Given exercise: Quote the whole listing verbatim.

Data segment:
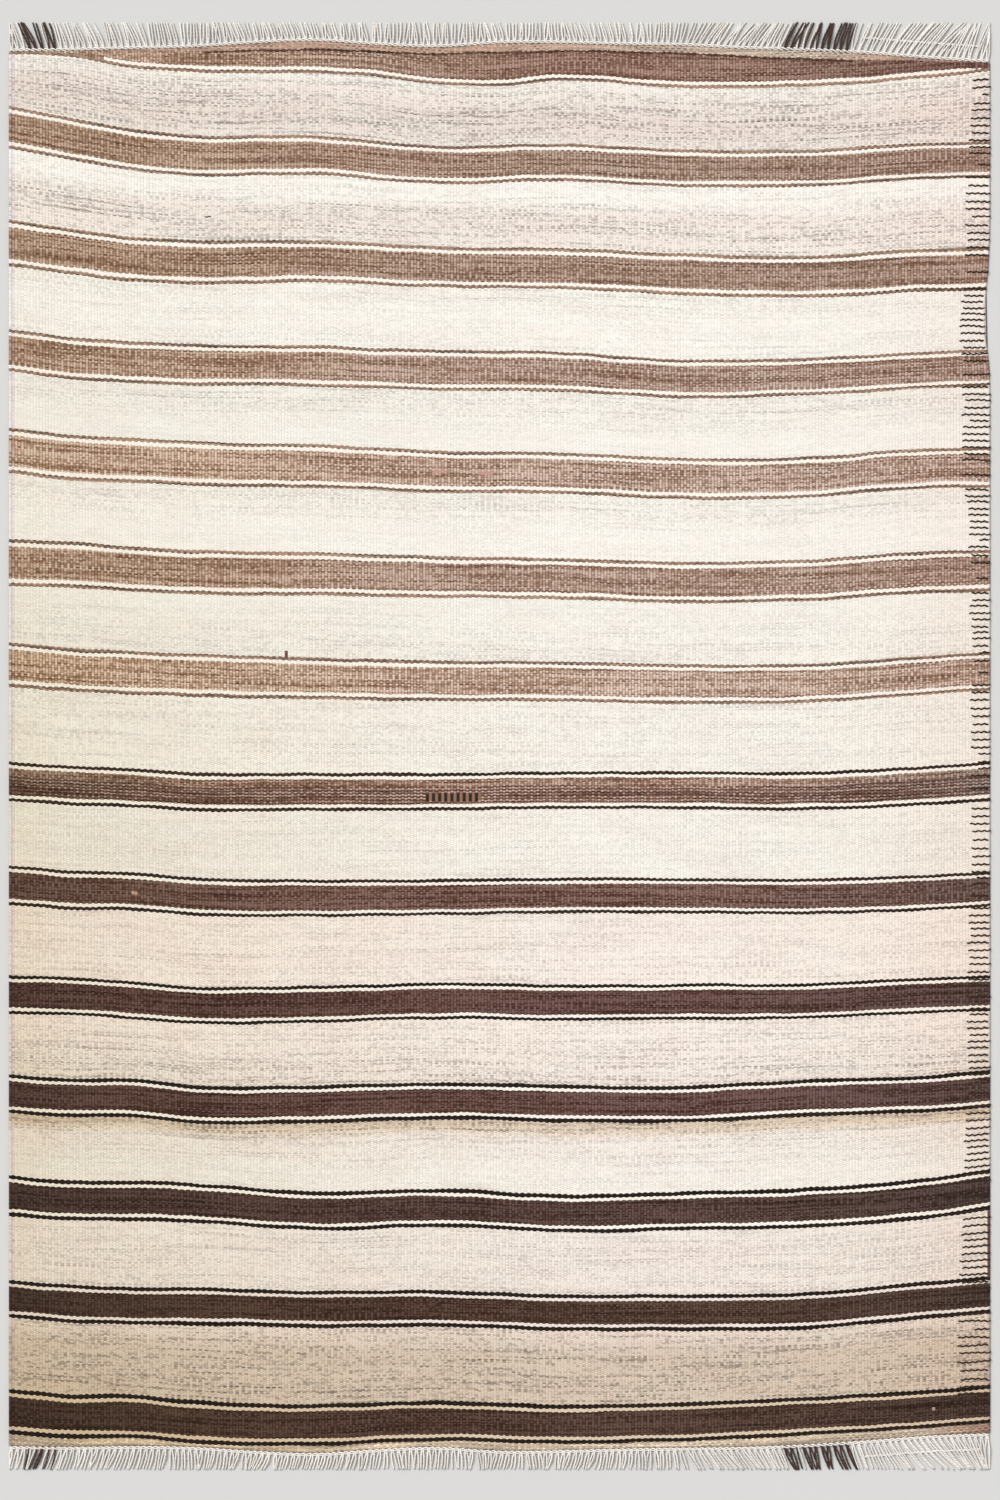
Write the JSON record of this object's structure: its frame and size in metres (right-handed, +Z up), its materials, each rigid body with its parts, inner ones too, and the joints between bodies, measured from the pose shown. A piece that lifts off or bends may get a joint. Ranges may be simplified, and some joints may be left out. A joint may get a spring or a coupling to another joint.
{
  "type": "flatweave rug",
  "caption": "Flat-woven wool rug with brown and ivory cross stripes, wandering ends and a trimmed warp fringe at each end.",
  "frame": {"origin": "middle of the rug, on the surface that it lies on", "axes": "+X along the weft, +Y along the warp towards the head end, +Z up from the surface"},
  "size_m": [1.22, 1.8, 0.0036],
  "materials": {
    "wool_cloth": "weft-faced plain weave in matte wool, ivory ground with brown stripes edged in ivory and thin brown lines",
    "warp_fringe": "plied grey-ivory warp yarn, matte, trimmed straight"
  },
  "bodies": {
    "root": {"cloth": "wool_cloth", "fringe_head": "warp_fringe", "fringe_foot": "warp_fringe"}
  },
  "joints": []
}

Response to the task:
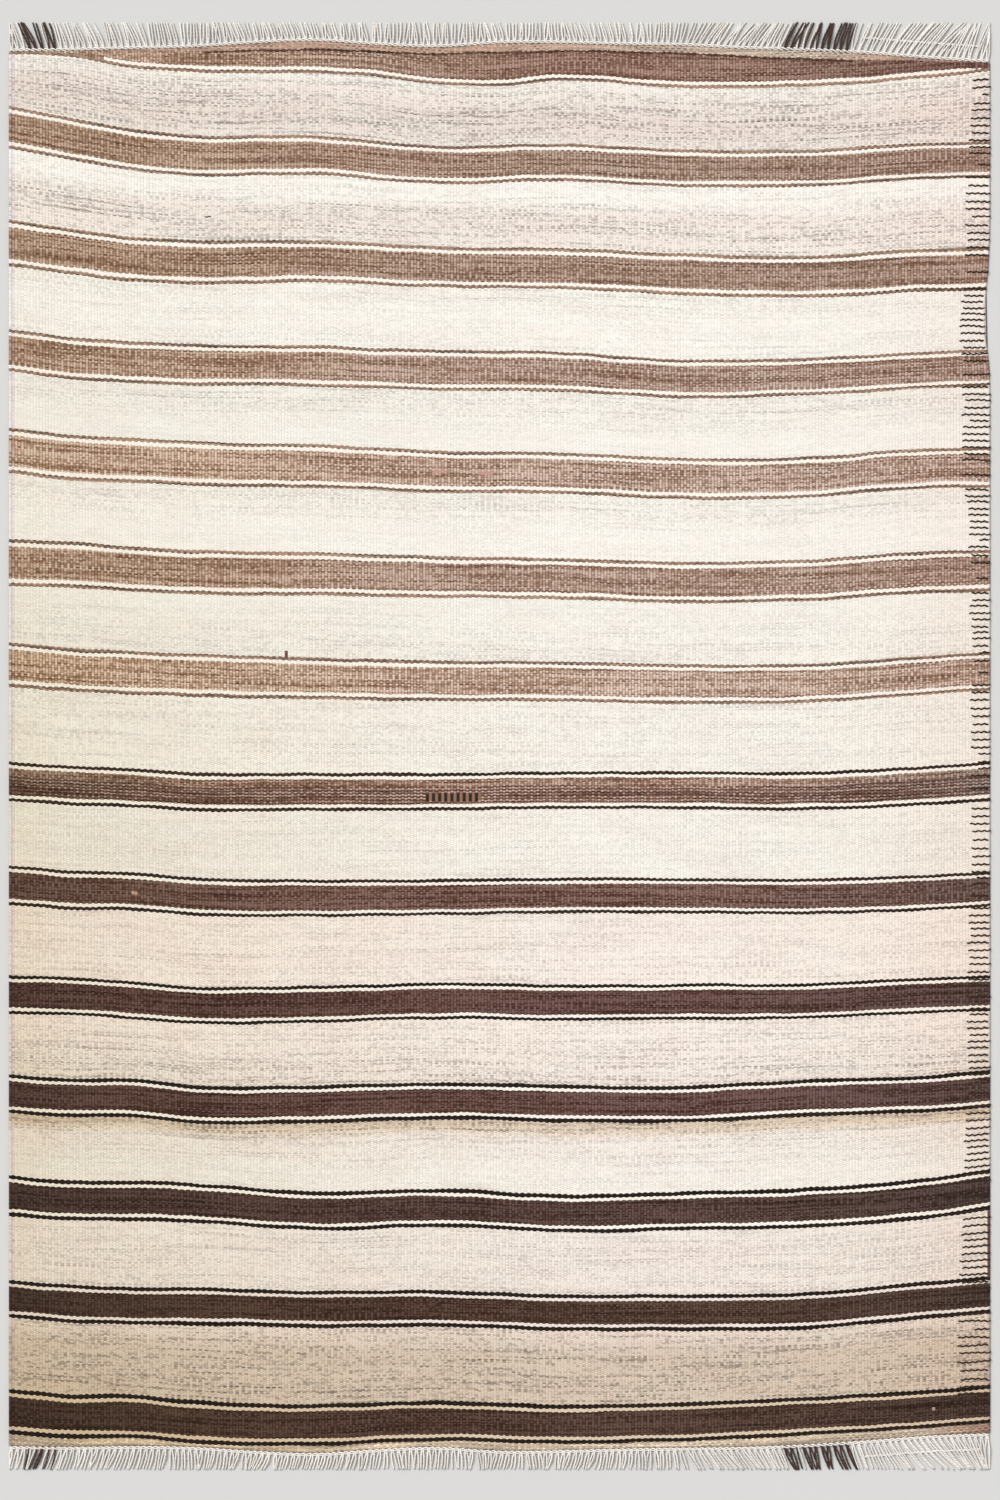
Write the JSON record of this object's structure: its frame and size in metres (right-handed, +Z up), its materials, each rigid body with its parts, inner ones too, and the joints between bodies, measured from the pose shown. A piece that lifts off or bends may get a joint. Ranges may be simplified, and some joints may be left out. A joint may get a spring or a coupling to another joint.
{
  "type": "flatweave rug",
  "caption": "Flat-woven wool rug with brown and ivory cross stripes, wandering ends and a trimmed warp fringe at each end.",
  "frame": {"origin": "middle of the rug, on the surface that it lies on", "axes": "+X along the weft, +Y along the warp towards the head end, +Z up from the surface"},
  "size_m": [1.22, 1.8, 0.0036],
  "materials": {
    "wool_cloth": "weft-faced plain weave in matte wool, ivory ground with brown stripes edged in ivory and thin brown lines",
    "warp_fringe": "plied grey-ivory warp yarn, matte, trimmed straight"
  },
  "bodies": {
    "root": {"cloth": "wool_cloth", "fringe_head": "warp_fringe", "fringe_foot": "warp_fringe"}
  },
  "joints": []
}